→ Problem description: Wherever a line below holds the word "materials", copy that line.

BEGIN Dataset content

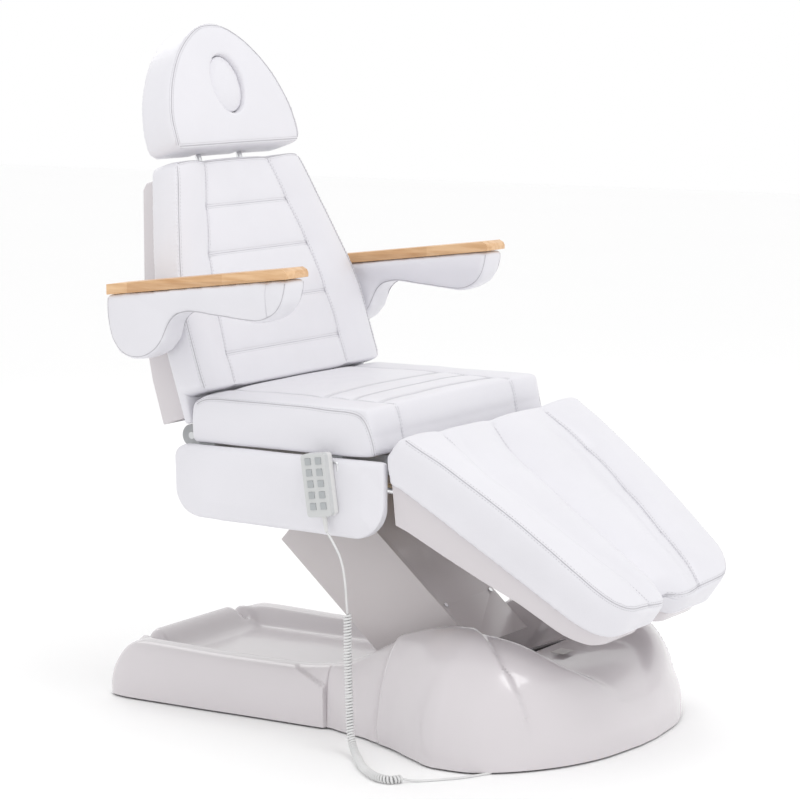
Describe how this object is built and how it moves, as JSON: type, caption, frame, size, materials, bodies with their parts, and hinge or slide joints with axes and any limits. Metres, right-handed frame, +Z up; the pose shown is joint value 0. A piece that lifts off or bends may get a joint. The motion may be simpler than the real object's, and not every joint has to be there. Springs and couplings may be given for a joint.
{
  "type": "facial treatment bed",
  "caption": "Cushioned treatment bed with tilting back, hinged leg rest, folding wood-capped armrests, sliding headrest, hand control and a parallelogram lift on a moulded base.",
  "frame": {"origin": "on the floor, below the middle of the bed's bounding box", "axes": "+Z up, -Y towards the foot end, +X towards the sitter's left"},
  "size_m": [0.9079, 1.1818, 1.3479],
  "materials": {
    "white_leatherette": "satin, fine pebble grain",
    "moulded_shell": "gloss",
    "column_plastic": "semi-gloss",
    "painted_steel": "satin powder coat",
    "zinc_steel": "zinc plated",
    "chrome": "polished",
    "plywood": "raw birch plywood",
    "beech": "oiled beech",
    "motor_housing": "fine texture",
    "foot_rubber": "matt",
    "plate_film": "blank",
    "handset_grey": "satin",
    "handset_face": "satin",
    "circuit_board": "matt",
    "key_grey": "membrane",
    "cord_sheath": "satin"
  },
  "bodies": {
    "base": {"base_shell": "moulded_shell", "base_frame": "painted_steel", "levelling_feet": "foot_rubber", "foot_nuts": "zinc_steel", "lift_bracket": "painted_steel", "base_pins": "zinc_steel", "control_box": "motor_housing", "mains_inlet": "motor_housing", "rating_plate": "plate_film", "cord_coil": "cord_sheath", "cord_tail": "cord_sheath"},
    "lift_arm": {"lift_arm": "painted_steel", "column_cover": "column_plastic", "cover_screws": "chrome"},
    "level_link": {"level_link": "painted_steel"},
    "lift_motor": {"lift_actuator_body": "motor_housing"},
    "lift_rod": {"lift_actuator_rod": "chrome"},
    "seat": {"seat_carrier": "painted_steel", "carrier_pins": "zinc_steel", "seat_board": "plywood", "seat_cushion": "white_leatherette", "apron_left": "white_leatherette", "apron_right": "white_leatherette", "handset_hook": "chrome"},
    "leg_motor": {"leg_actuator_body": "motor_housing"},
    "leg_rod": {"leg_actuator_rod": "chrome"},
    "back_motor": {"back_actuator_body": "motor_housing"},
    "back_rod": {"back_actuator_rod": "chrome"},
    "back": {"back_frame": "painted_steel", "back_board": "plywood", "back_cushion": "white_leatherette", "back_shell": "moulded_shell", "rod_guides": "painted_steel"},
    "headrest": {"headrest_rods": "chrome", "rod_clamps": "painted_steel", "headrest_board": "plywood", "headrest_cushion": "white_leatherette"},
    "plug": {"face_plug": "white_leatherette"},
    "leg_rest": {"leg_frame": "painted_steel", "leg_shell": "moulded_shell", "leg_cushion": "white_leatherette"},
    "arm_left": {"armrest_left": "white_leatherette", "arm_cap_left": "beech"},
    "arm_right": {"armrest_right": "white_leatherette", "arm_cap_right": "beech"},
    "handset": {"handset_back": "handset_grey", "handset_front": "handset_face", "handset_board": "circuit_board", "strain_relief": "handset_grey", "cord_lead": "cord_sheath"},
    "key_1": {"handset_button_1": "key_grey"},
    "key_2": {"handset_button_2": "key_grey"},
    "key_3": {"handset_button_3": "key_grey"},
    "key_4": {"handset_button_4": "key_grey"},
    "key_5": {"handset_button_5": "key_grey"},
    "key_6": {"handset_button_6": "key_grey"},
    "key_7": {"handset_button_7": "key_grey"},
    "key_8": {"handset_button_8": "key_grey"},
    "key_9": {"handset_button_9": "key_grey"},
    "key_10": {"handset_button_10": "key_grey"}
  },
  "joints": [
    {"name": "lift", "type": "hinge", "parent": "base", "child": "lift_arm", "pos_m": [0, -0.117, 0.13], "axis": [1, 0, 0], "range_deg": [-5.5, 25], "deforming": ["cord_coil"]},
    {"name": "seat_level", "type": "hinge", "parent": "lift_arm", "child": "seat", "pos_m": [0, 0.26796, 0.47059], "axis": [1, 0, 0], "range_deg": [-25, 5.5]},
    {"name": "link_level", "type": "hinge", "parent": "base", "child": "level_link", "pos_m": [0, -0.16007, 0.17868], "axis": [1, 0, 0], "range_deg": [-5.5, 25]},
    {"name": "lift_motor_tilt", "type": "hinge", "parent": "base", "child": "lift_motor", "pos_m": [0, -0.013, 0.064], "axis": [1, 0, 0], "range_deg": [-6, 24]},
    {"name": "lift_rod_travel", "type": "slide", "parent": "lift_motor", "child": "lift_rod", "axis": [0, 0.5448, 0.8385], "range_m": [-0.013, 0.056]},
    {"name": "leg_tilt", "type": "hinge", "parent": "seat", "child": "leg_rest", "pos_m": [0, -0.0894, 0.528], "axis": [1, 0, 0], "range_deg": [-36.1, 3]},
    {"name": "leg_motor_tilt", "type": "hinge", "parent": "seat", "child": "leg_motor", "pos_m": [-0.125, 0.262, 0.485], "axis": [1, 0, 0], "range_deg": [-4, 1]},
    {"name": "leg_rod_travel", "type": "slide", "parent": "leg_motor", "child": "leg_rod", "axis": [0, -0.9963, -0.0858], "range_m": [-0.004, 0.041]},
    {"name": "back_recline", "type": "hinge", "parent": "seat", "child": "back", "pos_m": [0, 0.33768, 0.5525], "axis": [1, 0, 0], "range_deg": [-72.5, 0]},
    {"name": "back_motor_tilt", "type": "hinge", "parent": "seat", "child": "back_motor", "pos_m": [0.125, -0.028, 0.472], "axis": [1, 0, 0], "range_deg": [-0.1, 8.2]},
    {"name": "back_rod_travel", "type": "slide", "parent": "back_motor", "child": "back_rod", "axis": [0, 0.9981, -0.0618], "range_m": [-0.122, 0.001]},
    {"name": "headrest_slide", "type": "slide", "parent": "back", "child": "headrest", "axis": [0, 0.3007, 0.9537], "range_m": [0, 0.1]},
    {"name": "face_plug_pull", "type": "slide", "parent": "headrest", "child": "plug", "axis": [0, -0.9537, 0.3007], "range_m": [0, 0.09]},
    {"name": "arm_left_fold", "type": "hinge", "parent": "back", "child": "arm_left", "pos_m": [0, 0.40104, 0.76676], "axis": [1, 0, 0], "range_deg": [-100, 0]},
    {"name": "arm_right_fold", "type": "hinge", "parent": "back", "child": "arm_right", "pos_m": [0, 0.40104, 0.76676], "axis": [1, 0, 0], "range_deg": [-100, 0]},
    {"name": "handset_lift", "type": "slide", "parent": "seat", "child": "handset", "axis": [0, 0, 1], "range_m": [0, 0.06], "deforming": ["cord_lead"]},
    {"name": "key_1_press", "type": "slide", "parent": "handset", "child": "key_1", "axis": [1, 0, 0], "range_m": [0, 0.0008], "stiffness_N_per_m": 700},
    {"name": "key_2_press", "type": "slide", "parent": "handset", "child": "key_2", "axis": [1, 0, 0], "range_m": [0, 0.0008], "stiffness_N_per_m": 700},
    {"name": "key_3_press", "type": "slide", "parent": "handset", "child": "key_3", "axis": [1, 0, 0], "range_m": [0, 0.0008], "stiffness_N_per_m": 700},
    {"name": "key_4_press", "type": "slide", "parent": "handset", "child": "key_4", "axis": [1, 0, 0], "range_m": [0, 0.0008], "stiffness_N_per_m": 700},
    {"name": "key_5_press", "type": "slide", "parent": "handset", "child": "key_5", "axis": [1, 0, 0], "range_m": [0, 0.0008], "stiffness_N_per_m": 700},
    {"name": "key_6_press", "type": "slide", "parent": "handset", "child": "key_6", "axis": [1, 0, 0], "range_m": [0, 0.0008], "stiffness_N_per_m": 700},
    {"name": "key_7_press", "type": "slide", "parent": "handset", "child": "key_7", "axis": [1, 0, 0], "range_m": [0, 0.0008], "stiffness_N_per_m": 700},
    {"name": "key_8_press", "type": "slide", "parent": "handset", "child": "key_8", "axis": [1, 0, 0], "range_m": [0, 0.0008], "stiffness_N_per_m": 700},
    {"name": "key_9_press", "type": "slide", "parent": "handset", "child": "key_9", "axis": [1, 0, 0], "range_m": [0, 0.0008], "stiffness_N_per_m": 700},
    {"name": "key_10_press", "type": "slide", "parent": "handset", "child": "key_10", "axis": [1, 0, 0], "range_m": [0, 0.0008], "stiffness_N_per_m": 700}
  ],
  "couplings": [
    {"joint": "seat_level", "follows": "lift", "ratio": -1},
    {"joint": "link_level", "follows": "lift", "ratio": 1},
    {"joint": "lift_motor_tilt", "follows": "lift", "ratio": 0.93},
    {"joint": "lift_rod_travel", "follows": "lift", "m_per_rad": 0.1212},
    {"joint": "leg_motor_tilt", "follows": "leg_tilt", "ratio": 0.11},
    {"joint": "leg_rod_travel", "follows": "leg_tilt", "m_per_rad": -0.0636},
    {"joint": "back_motor_tilt", "follows": "back_recline", "ratio": -0.109},
    {"joint": "back_rod_travel", "follows": "back_recline", "m_per_rad": 0.0951}
  ]
}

END Dataset content

→ Solution for this problem:
Describe how this object is built and how it moves, as JSON: type, caption, frame, size, materials, bodies with their parts, and hinge or slide joints with axes and any limits. Metres, right-handed frame, +Z up; the pose shown is joint value 0. A piece that lifts off or bends may get a joint. The motion may be simpler than the real object's, and not every joint has to be there. Springs and couplings may be given for a joint.
  "materials": {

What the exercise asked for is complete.